Make your life a living sacrifice for God. While the sinner had to offer his or her most expensive animal for atonement, Christ sacrificed His own life as a “free” gift of life to anyone who will believe that He is both Lord and savior: “For the wages of sin is death, but the free gift of God is eternal life in Christ Jesus our Lord.” (Rom. 6:23). If you are grateful for what Christ has done and you are looking to be in fellowship with Christ, He tells us what we must do. Out of love, we should offer our lives as a living sacrifice: “Therefore, I urge you, brothers, in view of God's mercy, to offer your bodies as living sacrifices, holy and pleasing to God--this is your spiritual act of worship.” (Rom. 12:1). “Through Him then, let us continually offer up a sacrifice of praise to God, that is, the fruit of lips that give thanks to His name.” (Heb. 13:15). Chapter 2 of Leviticus tells us precisely how to offer yourself as a living sacrifice. Are you keeping your body holy for God? Are you devoting your labors to Christ out of love?
To whom much is given, much is expected. Finally, there were three types of atonement offerings. These included a bull, a sheep or goat, or a bird (Lev. 1:5-17).

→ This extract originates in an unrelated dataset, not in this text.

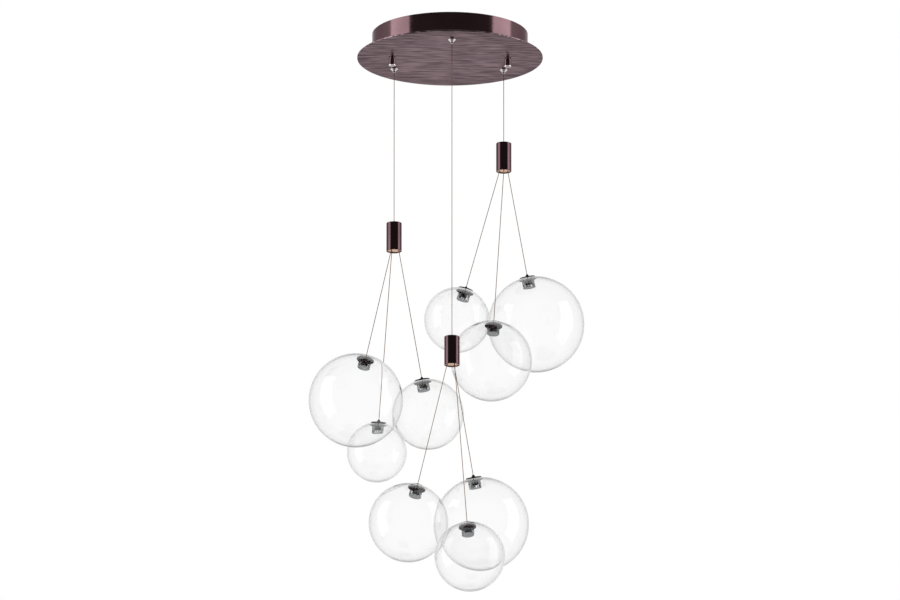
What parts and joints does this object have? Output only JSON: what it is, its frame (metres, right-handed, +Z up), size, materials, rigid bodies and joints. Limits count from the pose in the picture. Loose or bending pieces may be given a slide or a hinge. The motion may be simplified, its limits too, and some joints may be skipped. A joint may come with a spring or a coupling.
{
  "type": "cluster pendant light",
  "caption": "Cluster pendant: clear glass globes of mixed sizes hang touching in groups on thin cables from polished hubs, staggered in height under a round two-tier metal canopy.",
  "frame": {"origin": "centre of the canopy on the ceiling plane, midway between the ceiling screws", "axes": "+Z up into the ceiling, +X to the right of the picture, front towards -Y; the light hangs below Z = 0"},
  "size_m": [0.5961, 0.5129, 1.3031],
  "materials": {
    "canopy_drum": "polished dark bronze",
    "canopy_plate": "brushed dark bronze",
    "canopy_nuts": "zinc plated",
    "ceiling_bracket": "zinc plated",
    "mounting_studs": "zinc plated",
    "cap_nuts": "polished dark bronze",
    "led_driver": "satin white",
    "terminal_block": "satin",
    "cable_grips": "polished",
    "grip_ball": "satin",
    "cable": "copper coloured metal jacket",
    "hub_gland": "satin dark bronze",
    "hub_sleeve": "polished dark bronze",
    "hub_base": "satin copper",
    "globe_glass": "clear blown glass",
    "globe_cap": "satin black",
    "globe_lens": "clear facetted lens"
  },
  "bodies": {
    "canopy": {"canopy_drum": "canopy_drum", "canopy_plate": "canopy_plate", "canopy_nuts": "canopy_nuts", "ceiling_bracket": "ceiling_bracket", "mounting_studs": "mounting_studs", "cap_nuts": "cap_nuts", "led_driver": "led_driver", "terminal_block": "terminal_block", "cable_grips": "cable_grips"},
    "ball_a": {"grip_ball_a": "grip_ball"},
    "cable_a": {"main_cable_a": "cable"},
    "gland_a": {"hub_gland_a": "hub_gland"},
    "hub_a": {"hub_sleeve_a": "hub_sleeve", "hub_base_a": "hub_base"},
    "globe_a1": {"globe_a1_glass": "globe_glass", "globe_a1_cap": "globe_cap", "globe_a1_lens": "globe_lens", "globe_a1_cable": "cable"},
    "globe_a2": {"globe_a2_glass": "globe_glass", "globe_a2_cap": "globe_cap", "globe_a2_lens": "globe_lens", "globe_a2_cable": "cable"},
    "globe_a3": {"globe_a3_glass": "globe_glass", "globe_a3_cap": "globe_cap", "globe_a3_lens": "globe_lens", "globe_a3_cable": "cable"},
    "ball_b": {"grip_ball_b": "grip_ball"},
    "cable_b": {"main_cable_b": "cable"},
    "gland_b": {"hub_gland_b": "hub_gland"},
    "hub_b": {"hub_sleeve_b": "hub_sleeve", "hub_base_b": "hub_base"},
    "globe_b1": {"globe_b1_glass": "globe_glass", "globe_b1_cap": "globe_cap", "globe_b1_lens": "globe_lens", "globe_b1_cable": "cable"},
    "globe_b2": {"globe_b2_glass": "globe_glass", "globe_b2_cap": "globe_cap", "globe_b2_lens": "globe_lens", "globe_b2_cable": "cable"},
    "globe_b3": {"globe_b3_glass": "globe_glass", "globe_b3_cap": "globe_cap", "globe_b3_lens": "globe_lens", "globe_b3_cable": "cable"},
    "ball_c": {"grip_ball_c": "grip_ball"},
    "cable_c": {"main_cable_c": "cable"},
    "gland_c": {"hub_gland_c": "hub_gland"},
    "hub_c": {"hub_sleeve_c": "hub_sleeve", "hub_base_c": "hub_base"},
    "globe_c1": {"globe_c1_glass": "globe_glass", "globe_c1_cap": "globe_cap", "globe_c1_lens": "globe_lens", "globe_c1_cable": "cable"},
    "globe_c2": {"globe_c2_glass": "globe_glass", "globe_c2_cap": "globe_cap", "globe_c2_lens": "globe_lens", "globe_c2_cable": "cable"},
    "globe_c3": {"globe_c3_glass": "globe_glass", "globe_c3_cap": "globe_cap", "globe_c3_lens": "globe_lens", "globe_c3_cable": "cable"}
  },
  "joints": [
    {"name": "a_swing_front_back", "type": "hinge", "parent": "canopy", "child": "ball_a", "pos_m": [-0.11825, 0.07679, -0.057], "axis": [1, 0, 0], "range_deg": [-2.5, 6]},
    {"name": "a_swing_left_right", "type": "hinge", "parent": "ball_a", "child": "cable_a", "pos_m": [-0.11825, 0.07679, -0.057], "axis": [0, 1, 0], "range_deg": [-2, 6]},
    {"name": "a_height", "type": "slide", "parent": "cable_a", "child": "gland_a", "axis": [0, 0, 1], "range_m": [0, 0.04], "deforming": ["main_cable_a"]},
    {"name": "a_hub_turn", "type": "hinge", "parent": "gland_a", "child": "hub_a", "pos_m": [-0.11825, 0.07679, -0.402], "axis": [0, 0, 1], "range_deg": [-20, 40]},
    {"name": "a1_swing_out", "type": "hinge", "parent": "hub_a", "child": "globe_a1", "pos_m": [-0.1237, 0.06841, -0.4615], "axis": [-0.5231, 0.8523, 0], "range_deg": [0, 15]},
    {"name": "a2_swing_out", "type": "hinge", "parent": "hub_a", "child": "globe_a2", "pos_m": [-0.10827, 0.07627, -0.4615], "axis": [0.3929, -0.9196, 0], "range_deg": [0, 4]},
    {"name": "a3_swing_out", "type": "hinge", "parent": "hub_a", "child": "globe_a3", "pos_m": [-0.12279, 0.0857, -0.4615], "axis": [0.929, 0.3701, 0], "range_deg": [0, 15]},
    {"name": "b_swing_front_back", "type": "hinge", "parent": "canopy", "child": "ball_b", "pos_m": [0.11825, 0.07679, -0.057], "axis": [1, 0, 0], "range_deg": [-6, 2.5]},
    {"name": "b_swing_left_right", "type": "hinge", "parent": "ball_b", "child": "cable_b", "pos_m": [0.11825, 0.07679, -0.057], "axis": [0, 1, 0], "range_deg": [-6, 1.5]},
    {"name": "b_height", "type": "slide", "parent": "cable_b", "child": "gland_b", "axis": [0, 0, 1], "range_m": [0, 0.1], "deforming": ["main_cable_b"]},
    {"name": "b_hub_turn", "type": "hinge", "parent": "gland_b", "child": "hub_b", "pos_m": [0.11825, 0.07679, -0.2205], "axis": [0, 0, 1], "range_deg": [-10, 40]},
    {"name": "b1_swing_out", "type": "hinge", "parent": "hub_b", "child": "globe_b1", "pos_m": [0.10959, 0.08179, -0.28], "axis": [0.0779, 0.997, 0], "range_deg": [0, 2.5]},
    {"name": "b2_swing_out", "type": "hinge", "parent": "hub_b", "child": "globe_b2", "pos_m": [0.12691, 0.08179, -0.28], "axis": [0.543, -0.8398, 0], "range_deg": [0, 15]},
    {"name": "b3_swing_out", "type": "hinge", "parent": "hub_b", "child": "globe_b3", "pos_m": [0.11825, 0.06679, -0.28], "axis": [-0.8957, 0.4446, 0], "range_deg": [0, 7]},
    {"name": "c_swing_front_back", "type": "hinge", "parent": "canopy", "child": "ball_c", "pos_m": [0, -0.141, -0.057], "axis": [1, 0, 0], "range_deg": [-6, 5]},
    {"name": "c_swing_left_right", "type": "hinge", "parent": "ball_c", "child": "cable_c", "pos_m": [0, -0.141, -0.057], "axis": [0, 1, 0], "range_deg": [-6, 6]},
    {"name": "c_height", "type": "slide", "parent": "cable_c", "child": "gland_c", "axis": [0, 0, 1], "range_m": [0, 0.15], "deforming": ["main_cable_c"]},
    {"name": "c_hub_turn", "type": "hinge", "parent": "gland_c", "child": "hub_c", "pos_m": [0, -0.141, -0.72], "axis": [0, 0, 1], "range_deg": [-40, 40]},
    {"name": "c1_swing_out", "type": "hinge", "parent": "hub_c", "child": "globe_c1", "pos_m": [-0.01, -0.14117, -0.7795], "axis": [-0.3383, 0.941, 0], "range_deg": [0, 15]},
    {"name": "c2_swing_out", "type": "hinge", "parent": "hub_c", "child": "globe_c2", "pos_m": [0.00485, -0.13225, -0.7795], "axis": [0.6781, -0.735, 0], "range_deg": [0, 15]},
    {"name": "c3_swing_out", "type": "hinge", "parent": "hub_c", "child": "globe_c3", "pos_m": [0.00515, -0.14957, -0.7795], "axis": [-0.8977, -0.4406, 0], "range_deg": [0, 15]}
  ]
}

The type of animal offered depended upon how much money the person seeking atonement had (Lev. 5:7). God does not expect us all to give in the same way. “From everyone who has been given much, much will be required; and to whom they entrusted much, of him they will ask all the more.” (Lk. 12:48). Are you giving back in proportion to what you have been given? In addition to money, are you offering your time and your talents to serve God’s kingdom?